╭──

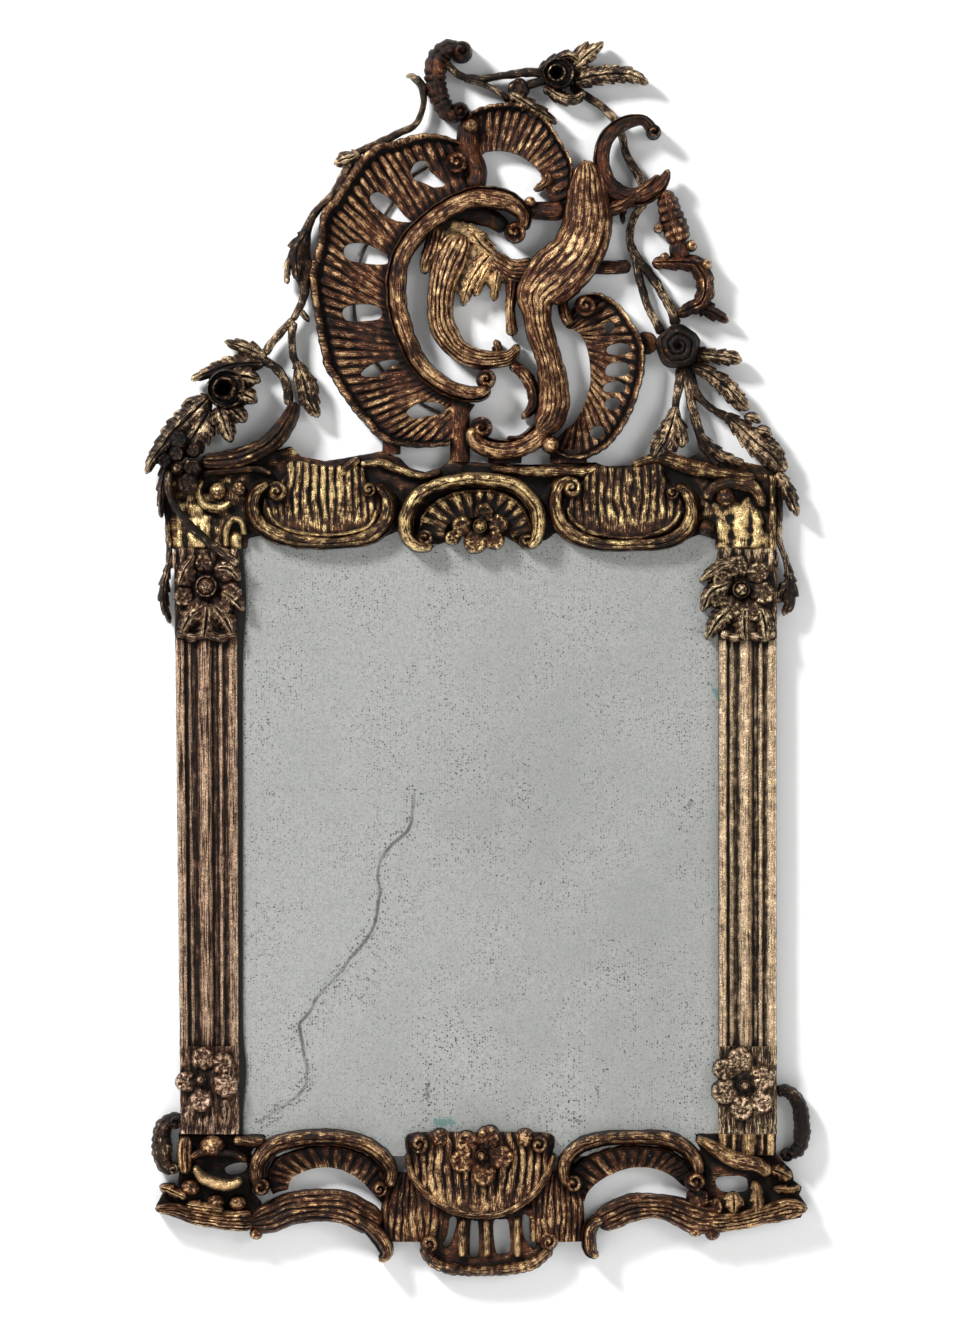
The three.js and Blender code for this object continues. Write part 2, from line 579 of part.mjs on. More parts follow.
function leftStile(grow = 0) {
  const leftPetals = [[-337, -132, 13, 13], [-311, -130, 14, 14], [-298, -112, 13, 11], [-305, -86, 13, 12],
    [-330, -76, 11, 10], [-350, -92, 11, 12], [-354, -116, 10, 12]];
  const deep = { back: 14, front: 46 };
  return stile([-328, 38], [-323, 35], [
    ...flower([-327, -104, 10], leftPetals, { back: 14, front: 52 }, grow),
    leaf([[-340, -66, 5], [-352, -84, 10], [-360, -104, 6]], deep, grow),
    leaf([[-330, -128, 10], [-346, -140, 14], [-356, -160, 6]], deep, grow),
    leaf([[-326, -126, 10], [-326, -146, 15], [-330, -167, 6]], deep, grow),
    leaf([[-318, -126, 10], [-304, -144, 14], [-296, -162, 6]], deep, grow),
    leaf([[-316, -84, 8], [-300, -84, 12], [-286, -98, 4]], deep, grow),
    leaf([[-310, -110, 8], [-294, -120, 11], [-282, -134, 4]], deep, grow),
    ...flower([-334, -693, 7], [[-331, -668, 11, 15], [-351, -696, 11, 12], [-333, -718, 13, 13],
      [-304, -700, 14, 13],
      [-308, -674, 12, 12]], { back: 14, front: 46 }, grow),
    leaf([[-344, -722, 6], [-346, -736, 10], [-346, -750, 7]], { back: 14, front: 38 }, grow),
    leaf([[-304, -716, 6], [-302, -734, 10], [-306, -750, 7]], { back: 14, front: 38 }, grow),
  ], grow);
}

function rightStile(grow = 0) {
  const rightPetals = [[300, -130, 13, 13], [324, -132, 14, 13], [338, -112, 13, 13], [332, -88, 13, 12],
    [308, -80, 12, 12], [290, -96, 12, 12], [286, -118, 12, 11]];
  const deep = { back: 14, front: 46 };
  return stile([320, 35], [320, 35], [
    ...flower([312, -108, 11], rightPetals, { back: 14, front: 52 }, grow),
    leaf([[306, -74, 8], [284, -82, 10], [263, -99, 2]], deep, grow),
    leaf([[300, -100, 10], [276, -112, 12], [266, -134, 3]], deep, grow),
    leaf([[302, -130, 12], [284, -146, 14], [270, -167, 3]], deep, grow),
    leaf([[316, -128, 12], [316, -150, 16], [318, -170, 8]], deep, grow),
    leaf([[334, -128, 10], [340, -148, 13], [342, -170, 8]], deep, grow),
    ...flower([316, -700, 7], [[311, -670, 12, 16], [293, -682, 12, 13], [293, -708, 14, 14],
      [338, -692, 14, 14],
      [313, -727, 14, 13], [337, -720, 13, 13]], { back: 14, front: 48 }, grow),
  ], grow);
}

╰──
╭──

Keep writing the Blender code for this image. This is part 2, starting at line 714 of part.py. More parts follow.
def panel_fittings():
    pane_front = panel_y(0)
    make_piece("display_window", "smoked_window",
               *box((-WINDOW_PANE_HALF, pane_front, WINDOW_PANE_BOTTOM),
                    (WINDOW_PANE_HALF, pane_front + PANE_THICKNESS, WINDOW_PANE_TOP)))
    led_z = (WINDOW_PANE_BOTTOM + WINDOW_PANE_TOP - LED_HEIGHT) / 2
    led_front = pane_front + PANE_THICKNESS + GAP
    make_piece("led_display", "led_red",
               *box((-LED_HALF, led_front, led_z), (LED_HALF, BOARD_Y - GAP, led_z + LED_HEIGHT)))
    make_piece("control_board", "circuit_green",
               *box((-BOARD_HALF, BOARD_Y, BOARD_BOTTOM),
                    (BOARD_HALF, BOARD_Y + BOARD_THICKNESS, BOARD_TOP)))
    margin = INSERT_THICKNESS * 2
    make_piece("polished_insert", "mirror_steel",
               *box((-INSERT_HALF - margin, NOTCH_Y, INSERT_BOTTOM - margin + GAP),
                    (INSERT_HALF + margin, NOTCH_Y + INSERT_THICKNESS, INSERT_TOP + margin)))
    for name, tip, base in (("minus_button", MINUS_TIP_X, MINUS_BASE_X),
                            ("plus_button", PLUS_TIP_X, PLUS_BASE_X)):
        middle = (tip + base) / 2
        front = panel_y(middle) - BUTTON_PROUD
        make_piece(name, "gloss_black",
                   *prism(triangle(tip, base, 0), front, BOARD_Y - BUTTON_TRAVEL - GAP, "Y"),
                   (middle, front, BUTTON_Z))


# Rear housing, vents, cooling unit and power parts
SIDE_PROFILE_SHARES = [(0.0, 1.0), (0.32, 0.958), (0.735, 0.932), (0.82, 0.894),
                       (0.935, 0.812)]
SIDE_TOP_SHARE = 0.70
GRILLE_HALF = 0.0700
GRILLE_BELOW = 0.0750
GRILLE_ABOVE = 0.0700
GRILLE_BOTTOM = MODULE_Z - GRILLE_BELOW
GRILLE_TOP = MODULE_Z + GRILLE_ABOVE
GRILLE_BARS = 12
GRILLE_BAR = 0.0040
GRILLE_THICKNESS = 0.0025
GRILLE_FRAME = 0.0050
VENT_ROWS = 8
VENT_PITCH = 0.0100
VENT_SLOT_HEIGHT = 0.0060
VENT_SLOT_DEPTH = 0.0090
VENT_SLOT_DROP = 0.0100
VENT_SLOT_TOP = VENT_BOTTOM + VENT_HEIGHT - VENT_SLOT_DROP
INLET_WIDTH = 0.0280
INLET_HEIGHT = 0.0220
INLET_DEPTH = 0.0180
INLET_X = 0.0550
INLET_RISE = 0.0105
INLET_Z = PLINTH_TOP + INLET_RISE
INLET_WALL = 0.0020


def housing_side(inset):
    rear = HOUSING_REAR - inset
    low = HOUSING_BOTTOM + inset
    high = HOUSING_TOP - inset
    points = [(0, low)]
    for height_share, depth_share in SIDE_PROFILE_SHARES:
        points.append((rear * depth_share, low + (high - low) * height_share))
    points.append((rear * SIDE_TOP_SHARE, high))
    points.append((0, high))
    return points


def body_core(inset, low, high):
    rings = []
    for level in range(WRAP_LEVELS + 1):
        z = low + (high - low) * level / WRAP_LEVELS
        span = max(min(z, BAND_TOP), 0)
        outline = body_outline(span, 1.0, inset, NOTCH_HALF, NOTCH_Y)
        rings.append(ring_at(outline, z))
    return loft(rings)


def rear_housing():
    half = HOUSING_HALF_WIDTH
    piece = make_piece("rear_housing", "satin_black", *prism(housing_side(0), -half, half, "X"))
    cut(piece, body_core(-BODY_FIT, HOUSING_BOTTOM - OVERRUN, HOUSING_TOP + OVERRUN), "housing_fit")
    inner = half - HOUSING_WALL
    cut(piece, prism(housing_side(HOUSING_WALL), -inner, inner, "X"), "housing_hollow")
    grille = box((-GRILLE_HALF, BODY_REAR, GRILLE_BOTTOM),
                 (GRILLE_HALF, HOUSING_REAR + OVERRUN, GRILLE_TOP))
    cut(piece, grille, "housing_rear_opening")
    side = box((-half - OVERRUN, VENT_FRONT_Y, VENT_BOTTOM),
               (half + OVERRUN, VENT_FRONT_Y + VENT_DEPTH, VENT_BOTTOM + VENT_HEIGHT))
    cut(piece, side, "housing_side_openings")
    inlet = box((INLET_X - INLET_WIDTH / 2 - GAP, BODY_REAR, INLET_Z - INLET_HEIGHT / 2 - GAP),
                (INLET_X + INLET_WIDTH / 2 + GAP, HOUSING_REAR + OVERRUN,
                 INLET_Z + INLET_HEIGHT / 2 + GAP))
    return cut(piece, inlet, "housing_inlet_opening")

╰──

→ **DESCRIPTION OF THE TASK**: Lines holding the word "More" in the entries above are the ones to pull out. Copy them all.

→ **TASK ANSWER**:
The three.js and Blender code for this object continues. Write part 2, from line 579 of part.mjs on. More parts follow.
Keep writing the Blender code for this image. This is part 2, starting at line 714 of part.py. More parts follow.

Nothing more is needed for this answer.